The test is to ask 'where is this carbon?', because with a small list of exceptions, the soil under undisturbed woodland or pasture evidently doesn't keep growing ad infinitum.

Planting trees is as big a myth as 'cows and methane', as far as greenhouse gases go.
In 100-150 years, these woodlands won't have achieved anything meaningful....and we will have released a whole lot more fossil carbon meanwhile.

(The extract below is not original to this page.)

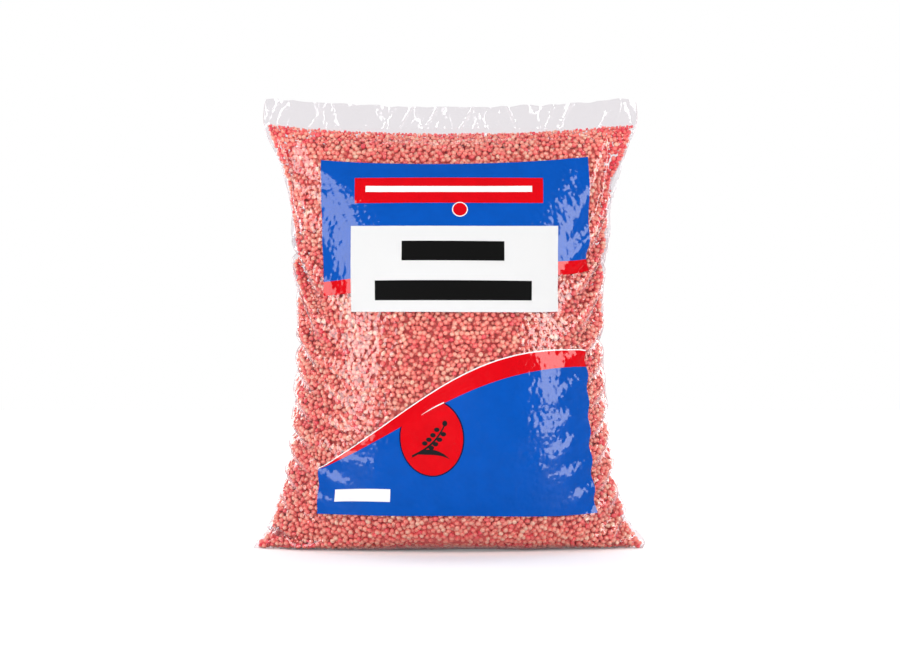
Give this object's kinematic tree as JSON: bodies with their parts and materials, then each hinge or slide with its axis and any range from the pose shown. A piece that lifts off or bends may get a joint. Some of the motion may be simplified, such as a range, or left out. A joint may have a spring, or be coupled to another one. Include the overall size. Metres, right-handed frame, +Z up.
{
  "type": "clear plastic sack of sorghum seed",
  "caption": "Standing clear film sack filled with pink dressed sorghum seed, with a printed front, a paper label and a flat skirt of film along its top.",
  "frame": {"origin": "on the floor, at the middle of the base", "axes": "+Z up, from the bottom weld to the skirt; +X across the sack's width; -Y out of the printed front"},
  "size_m": [0.386, 0.1782, 0.45],
  "materials": {
    "clear_film": "clear glossy polyethylene, printed blue, red and white on the front",
    "dressed_seed": "matt coral-pink seed dressing over pale grain",
    "label_paper": "matt white paper"
  },
  "bodies": {
    "root": {"film_sack": "clear_film", "seed_fill": "dressed_seed", "front_label": "label_paper"}
  },
  "joints": []
}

It's a shame...we should be growing timber as a crop, same as anything else.
(oh, it is possible under AHA, with agreement from your landlord...I worked up just such an agreement half a lifetime ago)
 

Jackov Altraids

Member
Livestock Farmer
Location
Devon
Everyone loves trees, they're meant to be good for the environment, so obviously planting lots seems a great idea.
I rather suspect that many will not be so keen on having them planted close to themselves.
Going for a walk in a wood can be wonderful and relaxing but living in house that is surrounded by trees can be dark, foreboding, insular and remove that expensive view.
Trees don't even need to be close to housing to have a significant impact on views and the whole 'climate' of an area.
Many of those voting for tree planting will be opposing planting in the same way our local council has thousands of wildflower seeds to plant on road side verges which everyone loves the idea of, except they don't want them on the neatly trimmed bit next to them.
 

cvx175

Member
Location
cumbria
Everyone loves trees, they're meant to be good for the environment, so obviously planting lots seems a great idea.
I rather suspect that many will not be so keen on having them planted close to themselves.
Going for a walk in a wood can be wonderful and relaxing but living in house that is surrounded by trees can be dark, foreboding, insular and remove that expensive view.
Trees don't even need to be close to housing to have a significant impact on views and the whole 'climate' of an area.
Many of those voting for tree planting will be opposing planting in the same way our local council has thousands of wildflower seeds to plant on road side verges which everyone loves the idea of, except they don't want them on the neatly trimmed bit next to them.
So it's a good solution to all the posts on here about dealing with problem neighbours who's houses border fields, stick an acre or two of trees beside them
 

farmerm

Member
Location
Shropshire
One way of looking at it might be, poorer countries are ripping trees out to turn into farmland because they and their country are poor and they're just trying to scrape together a very basic living.
Richer countries buy their produce, which helps them and has enough money to pay its own landowners to plant trees to even things up.

In time if the poorer countries can lift themselves out of poverty they might start caring more for the environment too.

Not saying its right but its one way of thinking.
As poorer countries start to lift themselves out of poverty, consumption of meat and other resources increases and the rate of environmental degradation accelerates.